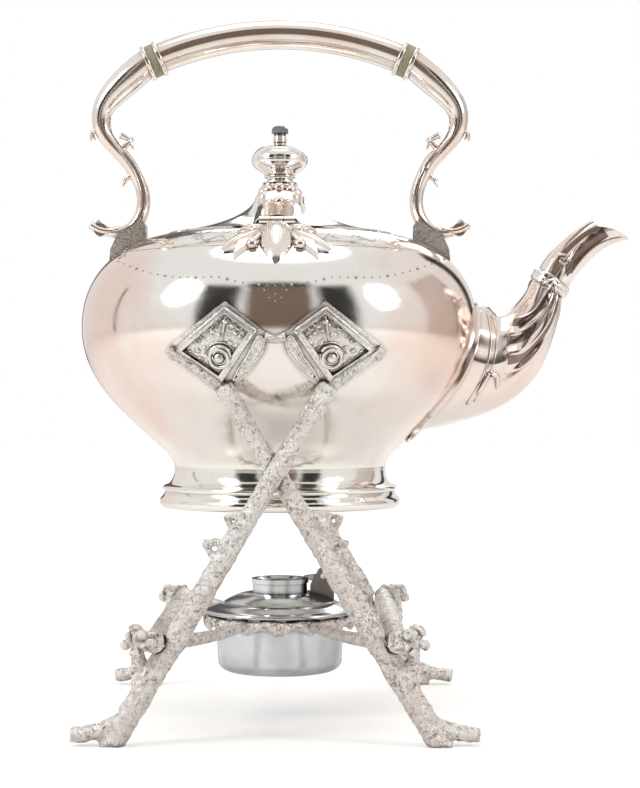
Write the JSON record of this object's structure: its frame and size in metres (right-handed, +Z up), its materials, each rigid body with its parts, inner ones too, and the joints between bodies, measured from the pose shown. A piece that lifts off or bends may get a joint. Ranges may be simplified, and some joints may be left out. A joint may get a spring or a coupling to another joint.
{
  "type": "spirit kettle on stand",
  "caption": "Squat hot-water kettle with fluted spout, overhead handle and hinged lid, lifting out of a crossed-twig stand over a spirit lamp.",
  "frame": {"origin": "on the table, under the middle of the kettle and of the stand", "axes": "+Z up, +X towards the spout, the lid's hinge and the carved fronts of the cradle towards -Y"},
  "size_m": [0.2729, 0.2062, 0.346],
  "materials": {
    "kettle_silver": "polished silver plate, lightly tarnished",
    "stand_silver": "pitted cast silver plate",
    "lamp_metal": "worn plate, bluish grey",
    "pin_metal": "dark turned steel",
    "insulator": "ivory-coloured insulating disc",
    "wick_cotton": "woven cotton"
  },
  "bodies": {
    "stand": {"leg_front_left": "stand_silver", "leg_front_right": "stand_silver", "leg_rear_left": "stand_silver", "leg_rear_right": "stand_silver", "cradle_panel_front_left": "stand_silver", "cradle_panel_front_right": "stand_silver", "cradle_panel_rear_left": "stand_silver", "cradle_panel_rear_right": "stand_silver", "cradle_rosettes": "stand_silver", "bridge_twig_front": "stand_silver", "bridge_twig_rear": "stand_silver", "stretcher_left": "stand_silver", "stretcher_right": "stand_silver", "lamp_ring": "stand_silver"},
    "kettle": {"kettle_body": "kettle_silver", "base_plate": "kettle_silver", "kettle_foot": "kettle_silver", "spout": "kettle_silver", "spout_flange": "kettle_silver", "spout_beak": "kettle_silver", "spout_band": "kettle_silver", "handle_insulator_right": "insulator", "handle_insulator_left": "insulator", "arm_collar_right": "kettle_silver", "arm_collar_left": "kettle_silver", "grip_collar_right": "kettle_silver", "grip_collar_left": "kettle_silver", "handle_pins": "pin_metal", "handle_grip": "kettle_silver", "handle_arm_right": "kettle_silver", "handle_arm_left": "kettle_silver", "handle_socket_right": "kettle_silver", "handle_socket_left": "kettle_silver", "hinge_casting": "kettle_silver", "hinge_pin": "pin_metal"},
    "lid": {"lid": "kettle_silver", "lid_bezel": "kettle_silver", "finial_collar": "kettle_silver", "finial_knob": "kettle_silver", "finial_button": "kettle_silver", "finial_nut": "pin_metal", "hinge_strap": "kettle_silver"},
    "lamp": {"lamp_reservoir": "lamp_metal", "lamp_cover": "lamp_metal"},
    "burner": {"burner_plate": "lamp_metal", "burner_collar": "lamp_metal", "wick_tube": "lamp_metal", "wick": "wick_cotton", "snuffer_hinge": "lamp_metal", "snuffer_pin": "pin_metal"},
    "snuffer": {"snuffer_cap": "lamp_metal"}
  },
  "joints": [
    {"name": "kettle_lift", "type": "slide", "parent": "stand", "child": "kettle", "axis": [0, 0, 1], "range_m": [0, 0.11]},
    {"name": "lid_hinge", "type": "hinge", "parent": "kettle", "child": "lid", "pos_m": [0, -0.0603, 0.2396], "axis": [1, 0, 0], "range_deg": [0, 52]},
    {"name": "lamp_lift", "type": "slide", "parent": "stand", "child": "lamp", "axis": [0, 0, 1], "range_m": [0, 0.045]},
    {"name": "burner_lift", "type": "slide", "parent": "lamp", "child": "burner", "axis": [0, 0, 1], "range_m": [0, 0.025]},
    {"name": "snuffer_hinge", "type": "hinge", "parent": "burner", "child": "snuffer", "pos_m": [0.0215, 0, 0.0685], "axis": [0, 1, 0], "range_deg": [0, 110]}
  ]
}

▶ [Task to complete]
From the data above, extract every line in its exact form.

▶ [Exercise solution]
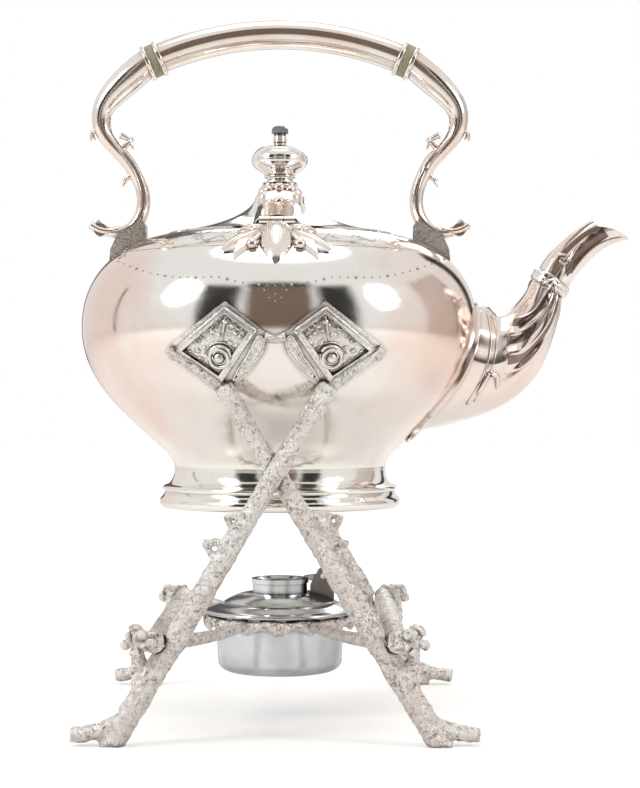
Write the JSON record of this object's structure: its frame and size in metres (right-handed, +Z up), its materials, each rigid body with its parts, inner ones too, and the joints between bodies, measured from the pose shown. A piece that lifts off or bends may get a joint. Ranges may be simplified, and some joints may be left out. A joint may get a spring or a coupling to another joint.
{
  "type": "spirit kettle on stand",
  "caption": "Squat hot-water kettle with fluted spout, overhead handle and hinged lid, lifting out of a crossed-twig stand over a spirit lamp.",
  "frame": {"origin": "on the table, under the middle of the kettle and of the stand", "axes": "+Z up, +X towards the spout, the lid's hinge and the carved fronts of the cradle towards -Y"},
  "size_m": [0.2729, 0.2062, 0.346],
  "materials": {
    "kettle_silver": "polished silver plate, lightly tarnished",
    "stand_silver": "pitted cast silver plate",
    "lamp_metal": "worn plate, bluish grey",
    "pin_metal": "dark turned steel",
    "insulator": "ivory-coloured insulating disc",
    "wick_cotton": "woven cotton"
  },
  "bodies": {
    "stand": {"leg_front_left": "stand_silver", "leg_front_right": "stand_silver", "leg_rear_left": "stand_silver", "leg_rear_right": "stand_silver", "cradle_panel_front_left": "stand_silver", "cradle_panel_front_right": "stand_silver", "cradle_panel_rear_left": "stand_silver", "cradle_panel_rear_right": "stand_silver", "cradle_rosettes": "stand_silver", "bridge_twig_front": "stand_silver", "bridge_twig_rear": "stand_silver", "stretcher_left": "stand_silver", "stretcher_right": "stand_silver", "lamp_ring": "stand_silver"},
    "kettle": {"kettle_body": "kettle_silver", "base_plate": "kettle_silver", "kettle_foot": "kettle_silver", "spout": "kettle_silver", "spout_flange": "kettle_silver", "spout_beak": "kettle_silver", "spout_band": "kettle_silver", "handle_insulator_right": "insulator", "handle_insulator_left": "insulator", "arm_collar_right": "kettle_silver", "arm_collar_left": "kettle_silver", "grip_collar_right": "kettle_silver", "grip_collar_left": "kettle_silver", "handle_pins": "pin_metal", "handle_grip": "kettle_silver", "handle_arm_right": "kettle_silver", "handle_arm_left": "kettle_silver", "handle_socket_right": "kettle_silver", "handle_socket_left": "kettle_silver", "hinge_casting": "kettle_silver", "hinge_pin": "pin_metal"},
    "lid": {"lid": "kettle_silver", "lid_bezel": "kettle_silver", "finial_collar": "kettle_silver", "finial_knob": "kettle_silver", "finial_button": "kettle_silver", "finial_nut": "pin_metal", "hinge_strap": "kettle_silver"},
    "lamp": {"lamp_reservoir": "lamp_metal", "lamp_cover": "lamp_metal"},
    "burner": {"burner_plate": "lamp_metal", "burner_collar": "lamp_metal", "wick_tube": "lamp_metal", "wick": "wick_cotton", "snuffer_hinge": "lamp_metal", "snuffer_pin": "pin_metal"},
    "snuffer": {"snuffer_cap": "lamp_metal"}
  },
  "joints": [
    {"name": "kettle_lift", "type": "slide", "parent": "stand", "child": "kettle", "axis": [0, 0, 1], "range_m": [0, 0.11]},
    {"name": "lid_hinge", "type": "hinge", "parent": "kettle", "child": "lid", "pos_m": [0, -0.0603, 0.2396], "axis": [1, 0, 0], "range_deg": [0, 52]},
    {"name": "lamp_lift", "type": "slide", "parent": "stand", "child": "lamp", "axis": [0, 0, 1], "range_m": [0, 0.045]},
    {"name": "burner_lift", "type": "slide", "parent": "lamp", "child": "burner", "axis": [0, 0, 1], "range_m": [0, 0.025]},
    {"name": "snuffer_hinge", "type": "hinge", "parent": "burner", "child": "snuffer", "pos_m": [0.0215, 0, 0.0685], "axis": [0, 1, 0], "range_deg": [0, 110]}
  ]
}